"Se gli uomini non nutrono un ideale in un mondo migliore perdono qualcosa.
L'umanità non potrebbe funzionare senza le grandi speranze, le passioni assolute."
Eric J. Hobsbawm

mercoledì 9 luglio 2014

Le riforme aiuteranno davvero le imprese a generare cassa?

di
Cesare Sacerdoti

I giornali riportano la frase di Squinzi a Benevento: “Riteniamo prioritario fare le riforme nel nostro paese”.

Innanzitutto ci si chiede prioritario rispetto a cosa? Sperando che la frase non voglia dire “noi stiamo fermi, aspettiamo le riforme e poi ci rimettiamo in moto”, anche perché, nel frattempo il mondo cambia e non è detto che le riforme auspicate oggi, ci chiediamo, proprio alla luce della situazione attuale, se siano adatte al mondo di domani.

In seconda istanza viene spontaneo chiedersi quanto le riforme che cerchiamo di fare possano dare un contributo sostanziale per permettere alle aziende italiane di riprendere a generare cassa. Abbiamo detto tante volte su questo blog, quanto questo sia l’obiettivo primario per il sostentamento delle aziende stesse e con esse per il miglioramento delle condizioni  economiche e sociali del nostro Paese.

Io credo che l’attesa di qualche intervento risolutivo, che provenga dal di sopra (politico e istituzionale) delle nostre aziende, suoni sempre più come un alibi, un alibi che giustifica la ridotta capacità di generare autonomamente sviluppo del nostro sistema di imprese. 

Un esempio concreto, semplice, ci viene da Expo 2015: lasciando stare le diatribe sul tema, sulla location, sulle infrastrutture, sulla corruzione ecc., potremmo vedere questo evento come un’opportunità che i nostri Governi hanno fornito a Milano, ma anche alla Lombardia e ai territori circostanti, per generare sviluppo duraturo, per definire nuove strategie territoriali, per far nascere nuove imprese, nuovi centri ricerca, ecc., che diano al territorio nuove prospettive future, approfittando della grande visibilità e del volano di interessi a breve che Expo2015 ha generato in questi anni di preparazione, e genererà nei 7 mesi di esposizione.
E, invece, vediamo il nulla: non si è praticamente mai parlato altro che di infrastrutture da realizzare e di come utilizzarle dopo la fine dell’evento.

Non si è discusso di contenuti. Non si è definito un nuovo posizionamento strategico di Milano. Non si sono attirati investimenti. Non sono nati nuovi poli industriali nei temi che l’esposizione tratta direttamente (cibo e energia) o indirettamente (rapporti nord-sud del mondo, smart city tanto per fare degli esempi). Non sono nate nuove facoltà universitarie o nuovi centri di ricerca.
Ma, al momento, non si vede neanche una capacità delle nostre imprese e delle istituzioni di sfruttare l’occasione per promuovere i propri prodotti, i territori.

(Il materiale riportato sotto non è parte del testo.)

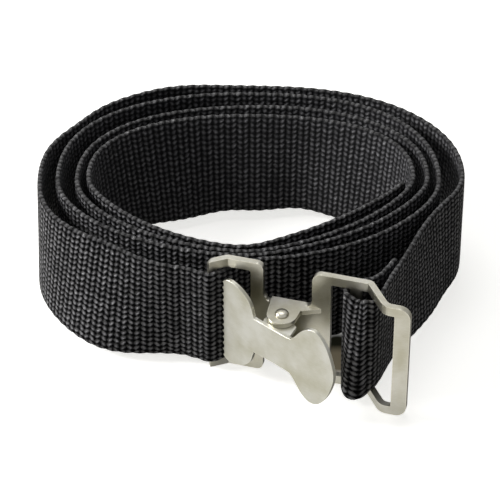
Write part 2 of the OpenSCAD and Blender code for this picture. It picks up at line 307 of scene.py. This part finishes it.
def build_strap():
    path, distance, free, marks = strap_path()
    tangent = np.gradient(path, axis=0)
    tangent /= np.linalg.norm(tangent, axis=1)[:, None]
    inward = np.stack([-tangent[:, 1], tangent[:, 0]], 1)
    # the middle of the strap's outline goes to the middle of the CAD strap's box
    low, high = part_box("webbing_strap")
    outline = np.concatenate([path + inward * WEB_THICK / 2, path - inward * WEB_THICK / 2])
    shift = (np.array([(low.x + high.x) / 2, (low.y + high.y) / 2]) / MM
             - (outline.min(0) + outline.max(0)) / 2)
    middle_z = (low.z + high.z) / 2 / MM
    lean, ripple, lift = strap_unevenness(path, distance, free, marks)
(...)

Ci è stato detto che Expo2015 impatterà su un’area di almeno 300 km di diametro (cioè da Torino a Vicenza, da Como a Bologna), eppure al di fuori del centro di Milano la parola Expo è sconosciuta: non si vedono pro loco che attirino turismo, né associazioni di produttori dei vari cibi o bevande che promuovano eventi per farsi conoscere. Eccetera.

Allora la domanda che viene spontanea è: la colpa è davvero di chi ci governa? È del Presidente del Consiglio che non ci dà i fondi? O della Regione? O del Sindaco?
E perché non delle associazioni industriali o commerciali? E giù fino alle associazioni di categoria o alle associazioni territoriali? E, poiché esse sono formate da Imprese, da Enti, da Istituzioni locali, allora, forse, tutti noi abbiamo la responsabilità di non cogliere l’opportunità che ci è stata fornita.
Tornando quindi alla frase di Squinzi, ci viene spontaneo chiederci se allora la “priorità” non debba essere quella di ridare alle imprese la capacità di generare sviluppo. E questa non dipende dal Governo o dalle sue strutture: là fuori c’è un mondo da creare e lo creeremo tutti  insieme, se vogliamo, se ci crediamo.